Long describes the possible outcomes this way: “They may cry or become upset. There may not be any reaction at all. Be ready to support and work with them, whatever their actions might be.”
Pat Warden’s father thanked her when she told him what had happened. “It was for the best,” she said he told her. “He told me that he didn’t have anything to live for anymore.”
Long believes families should take the lead in sharing information with their loved ones, whenever possible. “If you can, include family members,” he urges. “When he’s surrounded by people he’s comfortable with and that have a special connection to him, he can deal better with those kinds of things.”
Somers says she has often had to deliver the bad news herself, when family members couldn’t be there. ‘Whenever possible,” she says, “I bring a picture of the person who just passed on. ‘The family wanted you to have this.’ If they’re spiritual, I’ll say, ‘The family wanted you to include them in your prayers.’ Or I may ask them if they want to go to our chapel.”
“After giving them the bad news, I always stay at least half an hour, preferably more, so I can respond to their reaction. IF I think there is going to be a problem, I may ask the rabbi to join us.”

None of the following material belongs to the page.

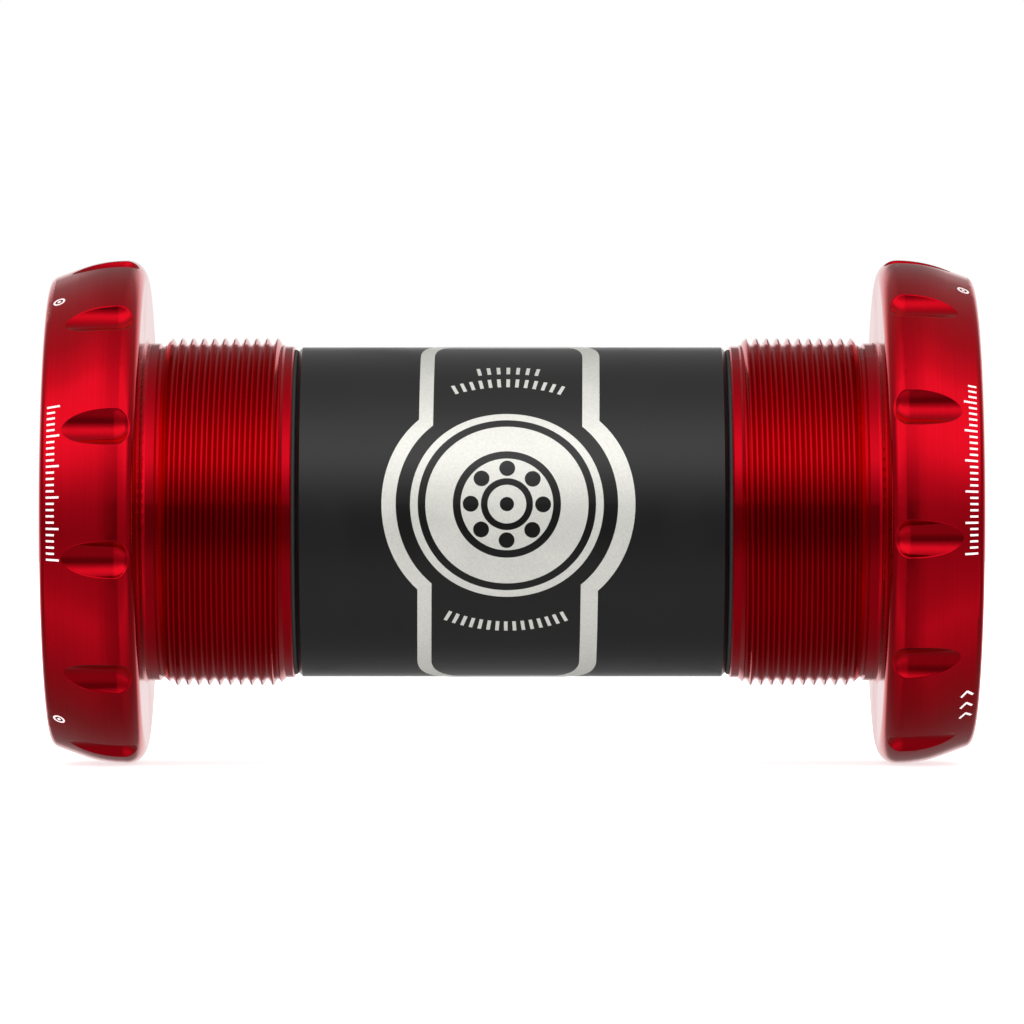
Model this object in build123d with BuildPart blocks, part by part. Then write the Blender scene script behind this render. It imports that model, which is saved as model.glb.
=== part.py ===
"""Threaded bottom bracket with outboard bearings, for a 30 mm spindle and a 73 mm bicycle frame shell.

Frame: +X runs along the spindle axis from the drive side to the non-drive side, +Z is up and -Y
faces the front of the bicycle. The origin is on the axis, midway between the two cups.

Every piece of a side is modelled on the non-drive side, at +X. The drive side is its mirror image
across the YZ plane, which also turns the right-hand cup thread into the drive side's left-hand one.
"""
from build123d import *
from math import cos, radians, sin, tan
import os

os.makedirs("parts", exist_ok=True)

# ---- shell and spindle, the two things this part is made to fit ----
SHELL_WIDTH = 73.0  # distance between the two flanges' inner faces
SPINDLE_R = 15.0
THREAD_PITCH = 25.4 / 24  # 24 threads per inch
THREAD_MAJOR_R = 17.4  # 1.37 in shell thread

# ---- cup, outside (x is the distance from the middle of the bracket) ----
CUP_MOUTH_X = 21.7
PILOT_R = 16.6
PILOT_CHAMFER = 0.15
THREAD_LEAD_X = 22.6  # end of the pilot, where the thread's lead chamfer starts
THREAD_END_X = 33.9  # start of the 45 degree run-out into the relief groove
THREAD_DEPTH = 0.65
THREAD_START_ANGLE = 37.0  # where round the lathe blank the groove is cut, from the top
THREAD_TURN = {"drive": 96.0, "non_drive": 114.6}  # how far the threaded blank is then turned
RELIEF_R = 16.6
RELIEF_STEP = 0.2  # axial length of the relief groove's outboard corner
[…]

If they are able to get out of the nursing home or other environment for part of a day and would benefit from attending the wake or funeral, Somers recommends telling them before the funeral so they can attend and mourn with the family. “If they’re not able to be there, I wouldn’t say anything until immediately afterwards,” she says. “I’d tell them, ‘It all happened so quickly.’”
When It’s Over
Many caregivers fear their elderly loved ones will withdraw and become depressed about their own death after hearing the bad news. However, Somers says older adults want to discuss their own mortality, and this provides a springboard. She explains, “They say things like, ‘I know I’m going to die, but nobody wants to talk with me about it.’ I talk to them about it all the time. ‘Do you have any concerns?’ ‘Is there anything I can do to help you?’”
Your loved one will continue to need your compassionate care after the funeral too. “Letting them share whatever emotion they might be having and giving them permission to talk is one of the most powerful things you can do for someone afterwards,” Long notes. “Even if they’re not ready at the moment, just letting them know that you’re available later is a huge outlet for them.”
In sum, leading elder care professionals agree that by allowing your loved one to participate in all aspects of life, both good and bad, you are sharing the grieving process and drawing closer to each other.